Uzbekistan calls for an end to aggression in Ukraine
Tashkent’s support for Ukraine's territorial integrity is notable considering its deep diplomatic and economic ties with Russia.
Uzbekistan has broken ranks among its Central Asian peers, who have pointedly refrained from adopting explicit positions on Russia’s war, by stating that it recognizes Ukraine’s territorial integrity and that it will not recognize the independence of the breakaway self-styled republics of Donetsk and Luhansk.
Speaking in the Senate on March 17, Foreign Minister Abdulaziz Komilov urged both sides in the conflict to reach a diplomatic solution.
“The situation around Ukraine is a cause of deep concern for Uzbekistan,” Komilov said. “We support pursuing a peaceful solution for this situation and to settle this conflict by political and diplomatic means. For that to happen, it is necessary first to bring an end to the military activities and aggression.”
The statement stops short of categorically assigning blame to either side for initiating the conflict, but the fact that it has been made at all is notable in light of the depth of diplomatic and economic ties between Uzbekistan and Russia.

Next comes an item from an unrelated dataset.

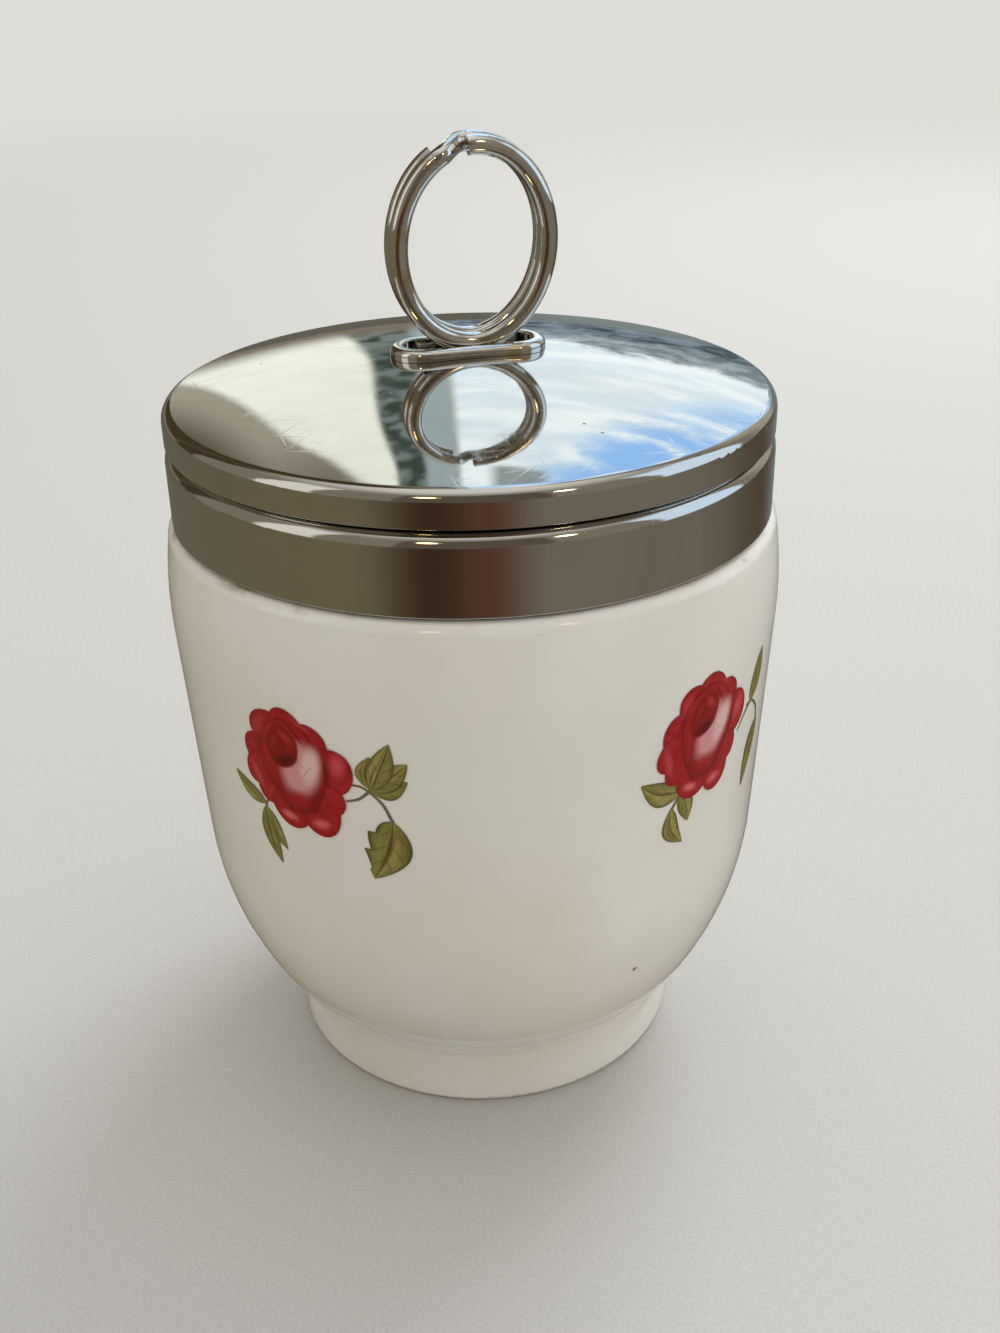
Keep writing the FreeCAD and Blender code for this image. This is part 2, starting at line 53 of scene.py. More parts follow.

All other countries in Central Asia, whose economies are like Uzbekistan’s strongly dependent on that of Russia, have adopted fiercely noncommittal positions.
Kazakhstan has also refrained from lending its backing to the declaration of sovereignty made by the Donetsk and Luhansk people’s republics, but it has at the same time avoided stating categorically that it rejects the claims. The recognition and subsequent need to defend those self-declared republics from a purported planned assault by Kyiv’s forces was what Russia had cited as the ostensible justification for waging war against Ukraine.
On February 22, Kazakh Foreign Minister Mukhtar Tleuberdi told journalists that “the issue of recognition for the Donetsk and Luhansk people’s republics by Kazakhstan is not on the agenda” – a formulation seemingly geared toward avoiding the ire of both Russia and the West alike.
The Kremlin sought early in the war to put Tashkent on the spot by trying to convey the impression it was giving its tacit approval for the invasion of Ukraine.
When Russian President Vladimir Putin’s office issued a statement about his February 25 telephone conversation with Uzbek President Shavkat Mirziyoyev, it suggested that Mirziyoyev had “expressed understanding regarding the actions taken by the Russian side.”
This seeming endorsement prompted Mirziyoyev’s spokesman to provide a clarification.
“I would like to emphasize that Uzbekistan takes a balanced, neutral position on this matter,” Sherzod Asadov said in a Facebook post in English. “All disputes and disagreements that arise must be addressed solely on the basis of the international law norms.”
As Temur Umarov, a fellow at the Carnegie Moscow Center, noted in a comment on his Telegram feed, countries in Central Asia are showing extreme caution over the Ukraine crisis.
“Each in its own way depends on Russia, and therefore, they do not want to anger her. But at the same time, there is not a single Central Asian country that can support Russia's actions toward Ukraine, as that would indirectly legitimize Moscow's attempts to interfere in their own internal affairs,” Umarov wrote.
If Uzbekistan has some additional scope to take a position at variance with Kazakhstan, it is because it is not a member of either the Moscow-led Eurasian Economic Union trading bloc or the Collective Security Treaty Organization defense grouping, Umarov wrote.
“Uzbekistan … feels more free in its relations with Moscow, and so it allows itself more transparent formulations,” he wrote.